AM: It was a girl that I met here while we were working on Alice. And she eventually went to Hong Kong. And that had me going there to visit her quite frequently. I was being invited to the university there to speak on games. That became an impetus to move there to work on games. And then Hong Kong became the way into Shanghai where I met friends and had some business going on. We had an opportunity a few years ago with this Grimm game when we were approached by GameTap, who said ‘We want you to build something for us.’ I knew just how vibrant Shanghai was and knew the amount of talent there in terms of game production. It was just on the cusp. So much of the work there had centered on the outsourcing arena, but actual game development was just about to take off. We got our feet on the ground right at that perfect moment.
That’s great. Are you still with the girl?
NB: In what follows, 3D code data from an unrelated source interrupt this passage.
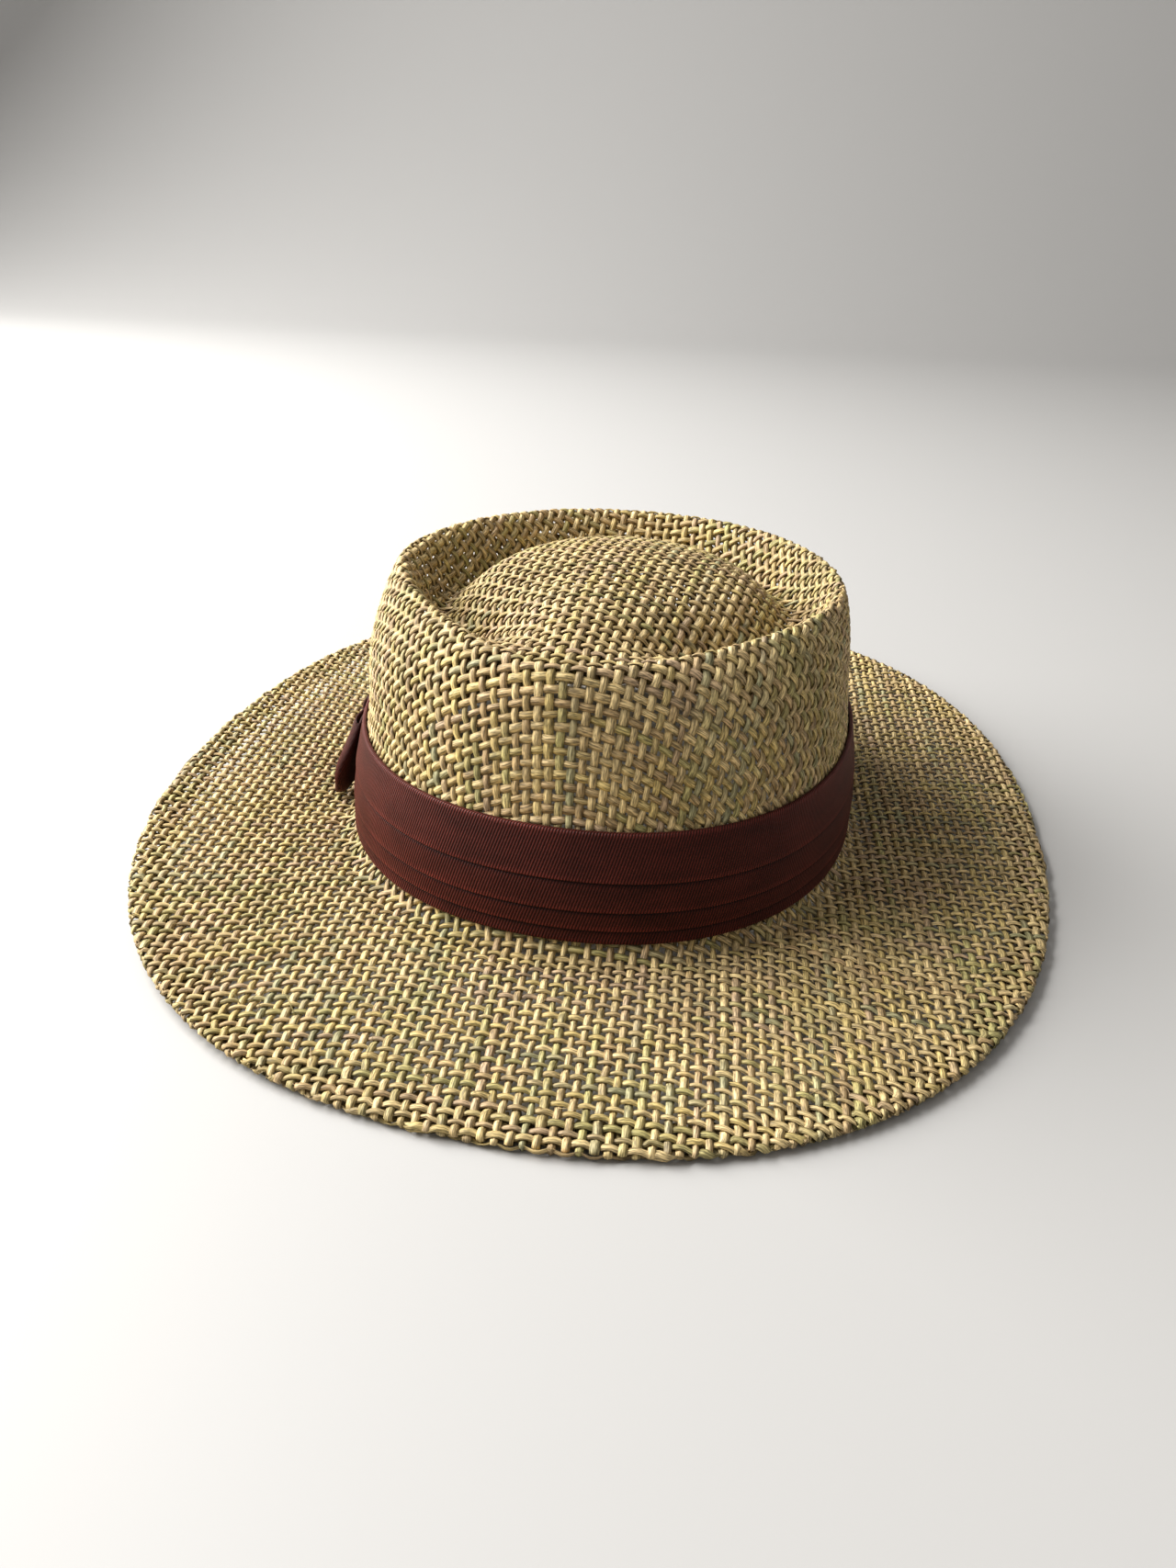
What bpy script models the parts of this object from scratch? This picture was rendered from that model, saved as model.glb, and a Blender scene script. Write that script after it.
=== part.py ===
"""Wide-brimmed straw hat with a teardrop crown, a pleated ribbon band and a flat side bow.

The front of the hat faces -Y, the bow is on the -X side, and the hat stands on z = 0 as it lies on a table.
Lengths are millimetres until MM turns them into metres. A side table has one value for the front, back, left
(-X) and right (+X) of the hat, and everything in between blends smoothly round the azimuth.
"""
import math

import bmesh
import bpy
import numpy as np

MM = 0.001

# Straw sheet: one woven cone blocked into crown and brim, its edge folded under once
HEAD_HALF_WIDTH = 84.2
HEAD_HALF_LENGTH = 99.1
CROWN_HEIGHT = 84.0
DOME_RISE = 4.6
VALLEY_DEPTH = 17.0
BRIM_WIDTH = 78.0
EDGE_LIFT = 9.4
WALL = 2.2
HEM_WIDTH = 13.0
HEM_THICKNESS = 3.0
BEND_RADIUS = 4.0
FOOT_WIDTH = 5.0

# Ribbon band and bow
RIBBON_GAP = 0.3
RIBBON_THICKNESS = 1.5
RIBBON_HEIGHT = 34.5
RIBBON_START = 3.2
PLEAT_STEP = 0.5
BOW_REACH = 33.0
BOW_THICKNESS = 1.1
BOW_SWELL = 5.2
BOW_FLARE = 2.0
BOW_CENTRE_RISE = 11.6
BOW_HALF_MIDDLE = 10.35
BOW_HALF_END = 12.7
KNOT_WIDTH = 13.0
KNOT_WALL = 1.2
KNOT_SLACK = 0.5

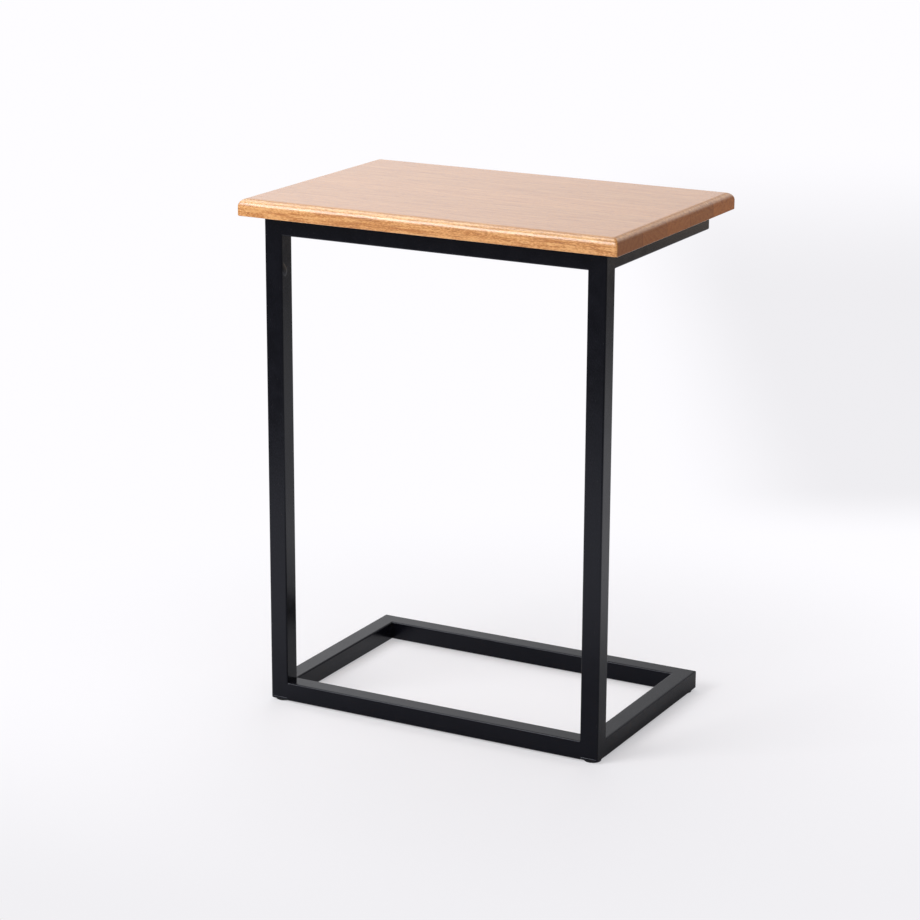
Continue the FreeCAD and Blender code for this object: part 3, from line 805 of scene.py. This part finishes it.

AM: No. But she’s still a friend.
American, you mentioned that some of the first game was influenced by your experience as a kid. Is that in this game as well?
AM: Well, I think that that was a seed that helped in the germination of the idea. Like R.J. said, everything we’ve done since sort of establishing that initial path had to be true to the property and true to the character. Once we were past the formation stage, she was already on her own path. In a lot of ways, it’s always been our jobs to get out of the way or to find those things that are best about what we’re trying to say in the game. This is really Alice, and Alice’s story. A lot of the adaptations that we’ve seen go wrong because they don’t put enough emphasis on who she is, what she’s about, her life, her powers and her motivations. We’re sort of conduits for this now and it doesn’t need to be about my childhood.